Now, it is perfectly clear that if our palaeontological collections are to be taken, even approximately, as an adequate representation of all the forms of animals and plants that have ever lived; and if the record furnished by the known series of beds of stratified rock covers the whole series of events which constitute the history of life on the globe, such a fact as this directly contravenes the hypothesis of evolution; because this hypothesis postulates that the existence of every form must have been preceded by that of some form little different from it. Here, however, we have to take into consideration that important truth so well insisted upon by Lyell and by Darwin — the imperfection of the geological record. It can be demonstrated that the geological record must be incomplete, that it can only preserve remains found in certain favourable localities and under particular conditions; that it must be destroyed by processes of denudation, and obliterated by processes of metamorphosis. Beds of rock of any thickness crammed full of organic remains, may yet, either by the percolation of water through them, or by the influence of subterranean heat, lose all trace of these remains, and present the appearance of beds of rock formed under conditions in which living forms were absent. Such metamorphic rocks occur in formations of all ages; and, in various cases, there are very good grounds for the belief that they have contained organic remains, and that those remains have been absolutely obliterated.

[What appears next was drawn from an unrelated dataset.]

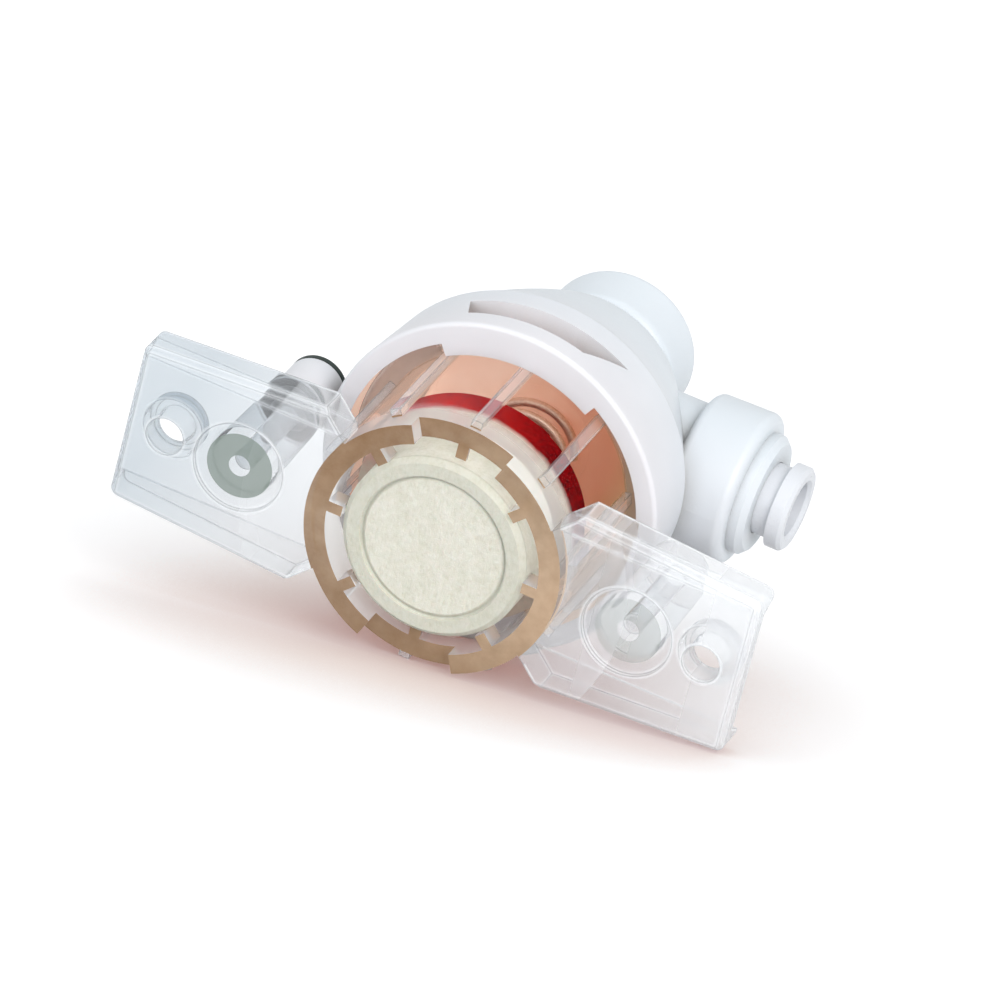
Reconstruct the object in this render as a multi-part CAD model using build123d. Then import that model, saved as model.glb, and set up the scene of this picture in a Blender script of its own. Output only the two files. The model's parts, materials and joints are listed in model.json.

I insist upon the defects of the geological record the more because those who have not attended to these matters are apt to say, “It is all very well, but, when you get into a difficulty with your theory of evolution, you appeal to the incompleteness and the imperfection of the geological record;” and I want to make it perfectly clear to you that this imperfection is a great fact, which must be taken into account in all our speculations, or we shall constantly be going wrong.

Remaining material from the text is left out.